Lung memory B cells ameliorate Alzheimer's disease-like pathology in 5×FAD mice through the CXCL12-CXCR4 axis.

Although most AD-related pathological studies are limited to the brain, increasing evidence has demonstrated the contribution of peripheral immune cells to the pathogenesis of AD. We recently demonstrated that meningeal B cells inhibit β-amyloid (Aβ) production in the frontal cortex of young 5×FAD mice. In this study, we explored the precise origin of meningeal B cells.

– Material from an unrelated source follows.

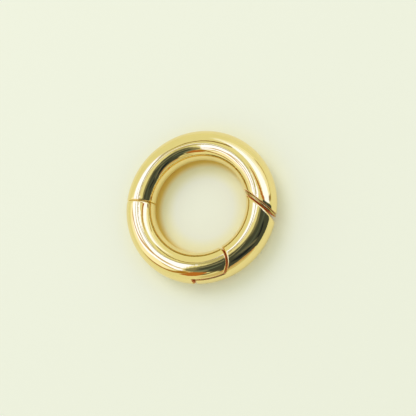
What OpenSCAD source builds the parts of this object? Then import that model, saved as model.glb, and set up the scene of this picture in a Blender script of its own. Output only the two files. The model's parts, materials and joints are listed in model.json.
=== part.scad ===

We observed that the AD-like pathology in 5×FAD mice was exacerbated when the germinal center in the lung lymph nodes was specifically destroyed via the intratracheal instillation of anti-CD40 antibodies, whereas it was alleviated via the intratracheal instillation of AAV-mBAFF to overexpress B-cell activating factor in the lungs. We demonstrated that Aβ was drained from the brain via meningeal lymphatics and eventually traveled to the lungs, where it activated B cells via the TLR4/NF-ĸB signaling pathway, whereas the CXCL12-CXCR4 axis regulated lung B-cell infiltration into the frontal cortex. We revealed that the increased number of B cells in the lungs of 5×FAD mice mainly included memory B (Bmem) cells. The supplementation of lung Bmem cells mitigated AD-like pathology in B-cell-deficient μMT-/-/5×FAD mice, which was abolished by using a CXCR4 antagonist. The suppression of CXCL12 expression in frontal microglia via AAV-siCXCL12 inhibited the infiltration of CXCR4+ Bmem cells and increased the Aβ burden in the frontal cortex of 5×FAD mice. Collectively, our results demonstrate an unexpected protective effect of lung Bmem cells on AD-like pathology.